The most commonly accepted and used perceived value measurement methods and conceptualizations seem to include those of Zeithaml (1988), Dodds et al. (1991), Gale (1994), Woodruff and Gardial (1996) and Woodruff (1997). According to Zeithaml (1988), perceived value is the trade-off between salient give and get components. He defines the get (i.e.

benefit) components as salient intrinsic attributes, extrinsic attributes, perceived quality, and other high level abstractions. The give (i.e.

sacrifice) components include monetary prices and nonmonetary prices (Zeithaml 1988). Then again, Woodruff (1997, 142) defines perceived value as “a customer’s perceived preference for, and evaluation of, those product attributes, attribute performances, and consequences that arise from use and that facilitate, or block achieving their goals and purposes in use situations”. Yet, considerable variations exist among the definitions, especially in terms of dimensionality (one- or multidimensional), scope of measurement (relative to competition or not), as well as the nature of costs and benefits (attribute-based or consequence-based) (Leroi-Werelds &

Streukens 2011).

Even though recent research seems to agree on the multidimensionality of the concept, there seems to be no verdict on the number of the relevant dimensions (Gallarza et al. 2011). Sheth et al. (1991) used five value dimensions, namely functional value (utilitarian benefits), social value (social or symbolic benefits), emotional value (experiential or emotional benefits), epistemic value (curiosity-driven benefits), and conditional value (situation-specific benefits) (ibid). However, the categorization of value types by Sheth et al. (1991) is argued to be benefit-driven as it only considers the benefits without linking them with the consumer sacrifices (e.g. Duman 2002). Using the classification of Sheth et al. (1991) as a foundation, Sweeney and Soutar (2001) developed a multiple item scale (PERVAL), which became to consist of four dimensions:

quality/performance, price/value for money, emotional value and social value. Holbrook (1996) then again used eight dimensions: excellence, efficiency, status, esteem, play, aesthetics, ethics, and spirituality.

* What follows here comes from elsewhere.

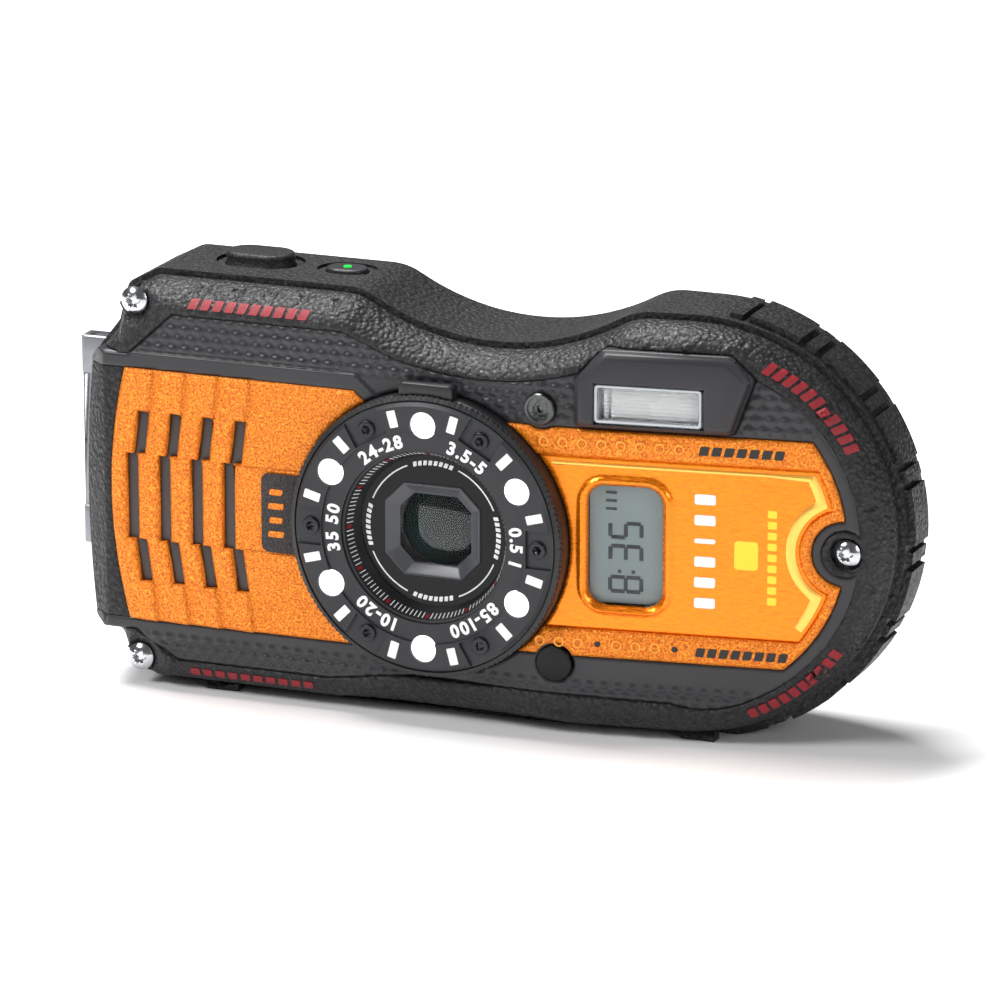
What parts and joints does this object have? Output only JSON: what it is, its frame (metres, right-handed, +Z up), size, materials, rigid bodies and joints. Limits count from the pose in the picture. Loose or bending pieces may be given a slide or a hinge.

According to Khalifa (2004) customer value definitions and measures can be grouped into three categories, namely value components models, utilitarian or benefits/costs ratio models, and means-ends models. Each model emphasizes certain value dimensions, and thus, when taken separately their usefulness is only limited. The value component models consist of esteem value (want), exchange value or (worth), and utility value (need), thus the criticism of the models is that they are concentrating on benefits, and undervaluing sacrifices (ibid). In the benefits/costs-ratio value models consumer perceptions include a trade-off between benefits and sacrifices, that is, what is received versus what needs to be given to acquire the product or service (e.g. Zeithaml 1988; Gale 1994; Kotler &

Keller 2009). However, these models have been criticized for their failure to address a distinction between characteristics and higher level abstractions of value as well as treating customer as a cognitive individual, since many of the studies using this approach have a focus on objective, not subjective aspects of value (Golik Klanac 2008). The means-ends

approach differentiates the levels of value abstractions (e.g. Woodruff 1997) and it has been claimed to provide a more meaningful and a richer way to understand the needs of the customers than the benefit-sacrifice approach (Woodruff & Gardial 1996). Means-ends models base on an idea that consumers buy and use products in order to achieve favourable ends. (Komulainen 2010). However, the means-end models focus primarily on positive consequences (benefits) and thus cannot explain the sacrifices or trade-offs consumers need to make (Khalifa 2004; Golik Glanac 2008; Komulainen 2010). Golik Klanac (2008) categorized the value definitions in a quite similar manner as Khalifa (2004); however, in his classification value component models were replaced with an experiential approach, in which the emphasis was on the customer’s experiences.

Nevertheless, some consensus among the numerous definitions can be found (Woodruff 1997). Scholars generally agree that customer perceived value can only be found by examining the customer’s reality (Karkkila 2008) because perceived value is a subjective evaluation of the customer (Woodruff 1997). Thus, it cannot be objectively determined by the seller (ibid). Consequently, perceived value is personal in nature and varies among individuals; different customers perceive the value of a product differently (Ulaga & Chacour 2001; Eggert & Ulaga 2002) and might value different product qualities to different degrees (Parasuraman 1997).

Moreover, perceived value is situational, and thus depends on the context (Zeithaml 1988; Parasuraman 1997; Woodall 2003; Golik Glanak 2008).

Overall, perceived value varies between individuals, product types, and circumstances.

Another feature of customer perceived value is that it is dynamic in nature, and its determinants may change over the stages of the purchase process (Parasuraman 1997; Woodruff 1997). This means that a consumer values the product or service differently prior and at the time of purchase than during or after the use of the service or product (Gardial et al. 1994; Slater

& Narver 1994; Parasuraman 1997; Woodruff 1997). Grewal et al. (1998) differentiated between acquisition value, transaction value, in-use value, and redemption value. Woodall (2003, 10) proposed that value can be perceived in four distinct temporal forms: ex-ante (pre-purchase), transaction, ex-poste (post-purchase/consumption), and disposition.

As this thesis focuses only on consumer value evaluations in the pre-investment phase, the focus here is especially on defining customer perceived purchase value. Thus, the emphasis is on the pre-investment value perceptions, and thereby also those consumers who do not have experience in investing will be able to state their expectations regarding the purchase of investment products or services. After all, it is predicted that those expectations determine their investment intentions and behavior.